«Метод работы? Какой?.. Метод – это, наверное, человек?
Хуциев Марлен – человек прочного ума и редкого упорства. Честный. Любит жизнь и кинематограф. Работе отдается с головой до самозабвения. Любимое дело – смотреть в камеру. Порой смахивает на ребенка. Таких людей очень легко любить. Работать с ним интересно. В работе с актером никакого определенного метода нет. Он подкупает его, во-первых, тем, что держится как равный, во-вторых, никогда не показывает, как надо играть. Очень точно объясняет смысл данной сцены, ее место в фильме. Один недостаток: запас терпения у него невелик, а недовольство скрывать не умеет.

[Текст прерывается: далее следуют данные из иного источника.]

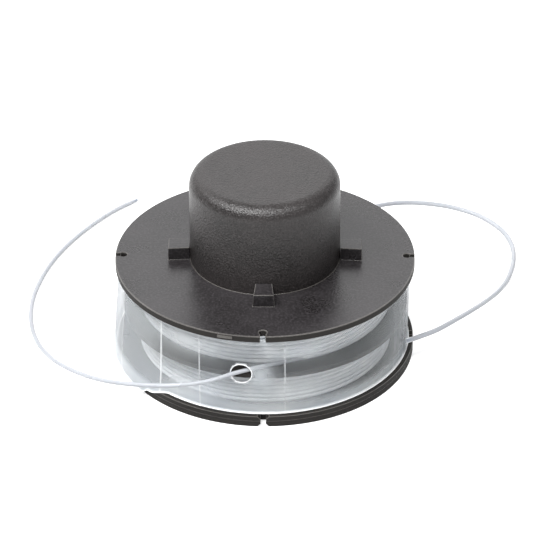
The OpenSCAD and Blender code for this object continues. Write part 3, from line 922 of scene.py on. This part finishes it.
def any_ray(nodes, links, *kinds):
    """1 for rays of any of the kinds, such as those that come straight from the camera."""
    path = nodes.new("ShaderNodeLightPath")
    mask = path.outputs[kinds[0]]
    for kind in kinds[1:]:
        mask = math_node(nodes, links, "MAXIMUM", mask, path.outputs[kind])
    return mask


def add_floor():
    """A pale card, which also glows for the rays that the camera sees, mirrored and refracted ones too."""
    card_grey, glow_strength = 0.6, 0.6
    bpy.ops.mesh.primitive_plane_add(size=4, location=(0, 0, -0.02 * MM))
    floor = bpy.context.object
    floor.name = "floor"
    material, nodes, links, shader, _ = new_material("pale_floor")
    nodes.remove(shader)
    card = nodes.new("ShaderNodeBsdfDiffuse")
    glow = nodes.new("ShaderNodeEmission")
    both = nodes.new("ShaderNodeAddShader")
    card.inputs["Color"].default_value = (card_grey, card_grey, card_grey, 1)
    seen = any_ray(nodes, links, "Is Camera Ray", "Is Glossy Ray", "Is Transmission Ray")
    links.new(math_node(nodes, links, "MULTIPLY", seen, glow_strength), glow.inputs["Strength"])
    links.new(card.outputs[0], both.inputs[0])
    links.new(glow.outputs[0], both.inputs[1])
    links.new(both.outputs[0], nodes["Material Output"].inputs["Surface"])
    dress(material, floor)


def add_lamp(name, towards, distance, size, watts):
    """A rectangular lamp that faces a point inside the spool, in a direction and at a distance from there."""
    aim = Vector((0, 0, 0.02))
    light = bpy.data.lights.new(name, "AREA")
    light.shape = "RECTANGLE"
    light.size, light.size_y = size
    light.energy = watts
    lamp = bpy.data.objects.new(name, light)
    bpy.context.scene.collection.objects.link(lamp)
    back = Vector(towards).normalized()
    lamp.location = aim + back * distance
    lamp.rotation_euler = back.to_track_quat("Z", "Y").to_euler()


def add_world():
    """A dim sky, which is white where the camera looks at it, through clear pieces too."""
    world = bpy.data.worlds.new("studio")
    bpy.context.scene.world = world
    world.use_nodes = True
    nodes, links = world.node_tree.nodes, world.node_tree.links
    soft = nodes["Background"]
    white = nodes.new("ShaderNodeBackground")
    mix = nodes.new("ShaderNodeMixShader")
    soft.inputs["Color"].default_value = (0.95, 0.97, 1, 1)
    soft.inputs["Strength"].default_value = 0.3
    white.inputs["Color"].default_value = (1, 1, 1, 1)
    links.new(any_ray(nodes, links, "Is Camera Ray", "Is Transmission Ray"), mix.inputs["Fac"])
    links.new(soft.outputs[0], mix.inputs[1])
    links.new(white.outputs[0], mix.inputs[2])
    links.new(mix.outputs[0], nodes["World Output"].inputs["Surface"])


add_floor()
add_world()
add_lamp("key", (-0.36, -0.34, 0.86), 0.9, (0.75, 0.22), 12)
add_lamp("strip", (0.16, -0.40, 0.86), 0.9, (0.7, 0.2), 4.5)
add_lamp("right_fill", (0.72, -0.12, 0.68), 1.1, (0.45, 0.3), 0.9)
add_lamp("backdrop", (-0.05, 0.85, 0.53), 1.5, (2.2, 1.1), 12.5)
add_lamp("left_fill", (-0.68, 0.12, 0.72), 1.1, (0.8, 0.6), 3)
bpy.context.scene.view_settings.view_transform = "Standard"
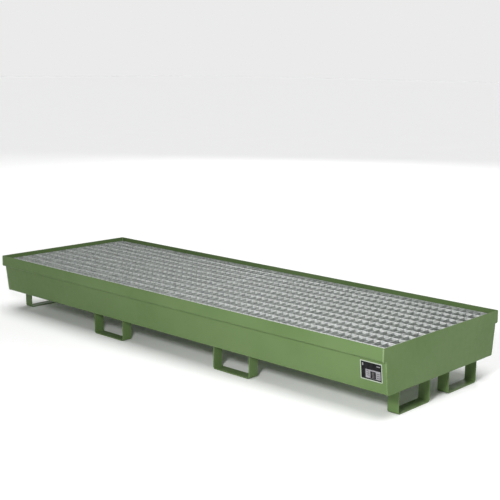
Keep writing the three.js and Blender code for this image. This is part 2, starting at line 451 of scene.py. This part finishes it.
BEAD_SIDES = 7              # straight steps round a bead's arched top
BEAD_STEP = 0.0013          # distance between its sections
BEAD_ROOT = 0.3             # how far it reaches under the surface, as a share of its height
BEAD_TIP = 0.04             # square of the share of its size that is left at its ends
RIPPLE_PITCH = 0.0042
RIPPLE_DEPTH = 0.16         # share of the bead's height
WANDER = 0.12               # how much its width varies
WANDER_SCALE = 160          # and how often, in a metre


def resampled(points, step):
    """Points at an even step along an open line, each with its distance, and the line's length."""
    lengths = [(b - a).length for a, b in zip(points, points[1:])]
    total = sum(lengths)
    count = max(2, round(total / step))
    samples = []
    segment, start = 0, 0.0
    for i in range(count + 1):
        distance = total * i / count
        while segment < len(lengths) - 1 and distance > start + lengths[segment]:
            start += lengths[segment]
            segment += 1
        share = (distance - start) / lengths[segment]
        samples.append((points[segment].lerp(points[segment + 1], min(share, 1.0)), distance))
    return samples, total


def add_bead(bm, points, outward, width, height):
    """A rippled weld bead along a line of points. outward(point) is the surface's normal there."""
    samples, total = resampled(points, BEAD_STEP)
    rings = []
    for i, (centre, distance) in enumerate(samples):
        before = samples[max(i - 1, 0)][0]
        after = samples[min(i + 1, len(samples) - 1)][0]
        along = (after - before).normalized()
        up = outward(centre)
        up = (up - along * up.dot(along)).normalized()
        side = along.cross(up)
        from_end = min(distance, total - distance)
        taper = math.sqrt(max(BEAD_TIP, min(1.0, from_end / width)))
        wander = 1 + WANDER * noise.noise(centre * WANDER_SCALE)
        ring = []
        for k in range(BEAD_SIDES + 1):
            angle = math.pi * k / BEAD_SIDES
            lag = RIPPLE_PITCH * math.cos(angle) ** 2
            ripple = 1 + RIPPLE_DEPTH * math.sin(2 * math.pi * (distance + lag) / RIPPLE_PITCH)
            ring.append(bm.verts.new(
                centre + side * (math.cos(angle) * width / 2 * taper * wander)
                + up * (math.sin(angle) * height * taper * ripple)))
        ring.append(bm.verts.new(centre - up * height * BEAD_ROOT))
        rings.append(ring)
    for a, b in zip(rings, rings[1:]):
        bridge(bm, a, b)
    bm.faces.new(rings[0])
    bm.faces.new(rings[-1])


# ---- Sump ---------------------------------------------------------------------------------

EDGE_ROUND = 0.0009         # rounding of sheared edges under paint
SEAM_BEAD = (0.0075, 0.0012)     # width and height of the bead over each end's seam
INNER_BEAD = (0.006, 0.0022)     # and of the fillet inside it

SUMP_OUTER, SUMP_INNER = strip_lines(sump_corners(), SHEET_BEND, SHEET)


def section_normal(line, outward_sign):
    """A function that gives the normal of a section's line, where it is nearest to a point."""
    def normal(point):
        here = Vector((point.y, point.z))
        i = min(range(len(line)), key=lambda k: (line[k] - here).length_squared)
        along = (line[min(i + 1, len(line) - 1)] - line[max(i - 1, 0)]).normalized()
        return Vector((0, along.y, -along.x)) * outward_sign
    return normal


def build_trough():
    """The floor, walls, ledges and rims of the sump, folded from one sheet."""
    bm = strip_mesh(SUMP_OUTER, SUMP_INNER, RIM_CORNER.x, along_x)
    trough = round_edges(make_object("sump_shell", bm, PAINT), EDGE_ROUND)
    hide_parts("sump_trough", "ledge_front", "ledge_back", "rim_front", "rim_back")
    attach(trough, "tray")


def build_end_plates():
    """The flat sheets over the sump's ends, cut to its outer line."""
    for side, sign in (("left", -1), ("right", 1)):
        at = Vector((sign * (HALF_LENGTH - SHEET / 2), 0, 0))
        bm = shift(plate_mesh(SUMP_OUTER, SHEET / 2, along_x), at)
        plate = round_edges(make_object(f"end_wall_{side}", bm, PAINT), EDGE_ROUND)
        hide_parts(f"end_plate_{side}")
        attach(plate, "tray")


def build_seam_welds():
    """A low bead over each outside corner seam, and a fillet inside it."""
    outer_normal = section_normal(SUMP_OUTER, 1)
    inner_normal = section_normal(SUMP_INNER, -1)
    for side, sign in (("left", -1), ("right", 1)):
        end = sign * RIM_CORNER.x
        away = Vector((-sign, 0, 0))
        bm = bmesh.new()
        outer = [along_x(p.x, p.y, end) for p in SUMP_OUTER]
        add_bead(bm, outer, outer_normal, *SEAM_BEAD)
        inner = [along_x(p.x, p.y, end) for p in SUMP_INNER]
        add_bead(bm, inner, lambda point: inner_normal(point) + away, *INNER_BEAD)
        # painted highlight: the beads take the paler weld paint
        weld = make_object(f"seam_weld_{side}", bm, WELD_HIGHLIGHT_PAINT, sharp=math.pi)
        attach(weld, "tray")


# ---- Feet ---------------------------------------------------------------------------------

FOOT_BEAD = (0.006, 0.0026)      # width and height
FOOT_BEAD_MARGIN = 0.002         # from the bar's edges to the ends of its beads


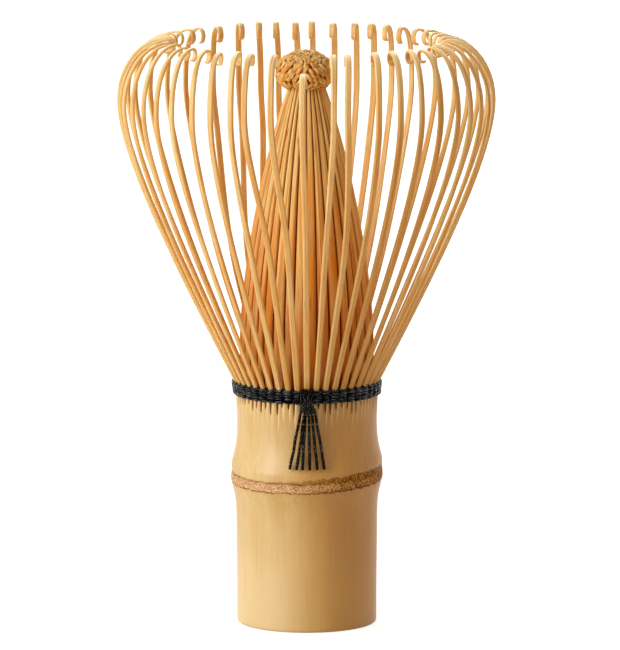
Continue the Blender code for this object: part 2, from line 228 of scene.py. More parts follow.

Своей творческой кухни не скрывает и не делает из него волнующей тайны. Вообще работает на людях. Открыто радуется и огорчается вместе с актером его удаче и неудаче, возлагая тем самым на него самого ответственность за свою работу. По-моему, это правильно, хотя труднее для актеров. Им, наверное, хочется, чтобы их судьбу до поры до времени режиссер держал в кармане, а потом вдруг вынимал – блестящую.
О сцене начинает думать задолго до съемок. Но мизансцена возникает на площадке. Я еще не понял – как правильнее. У режиссера есть убеждение, что мизансцену нельзя надумывать вне декорации. Я готов скорее считать правильным обратное и как исключение решать мизансцену и декорации перед аппаратом…
Некоторая медлительность вообще свойственна Хуциеву. Кажется иногда, что он страшится того момента, когда камера уже закрутилась – и все кончено. Изменить, переделать уже ничего нельзя. Способность к компромиссам у него вообще отсутствует. По-моему, это одно из главных качеств режиссера. Малейшая слабость, одно неосторожное „ладно, сойдет“ – и тебя мгновенно окружат настырные гримеры, костюмеры, художники и начнут кричать, чтобы с них не требовали невозможного, начнут предлагать „выход из положения“.
Изобразительной стороне фильма режиссер уделяет такое же внимание, как операторской работе. Поначалу оператор (П. Тодоровский), исходя из каких-то своих соображений, начал высвечивать каждый предмет, пытаясь добиться рельефности. На экране появилась масса бликов, бличков, пятен… А в общем впечатление серое. Однако он (под влиянием режиссера) скоро отказался от этого, начал освещать более ровными, общими плоскостями. Изображение стало сочным, очень хорошо выдержанным в одном стиле. Думается, что фильм будет снят хорошо».
Рисуя портрет режиссера Хуциева, Шукшин попутно заявляет о своих только складывающихся вкусах и пристрастиях – многие из них станут для него принципиально важными, определят его режиссерское лицо.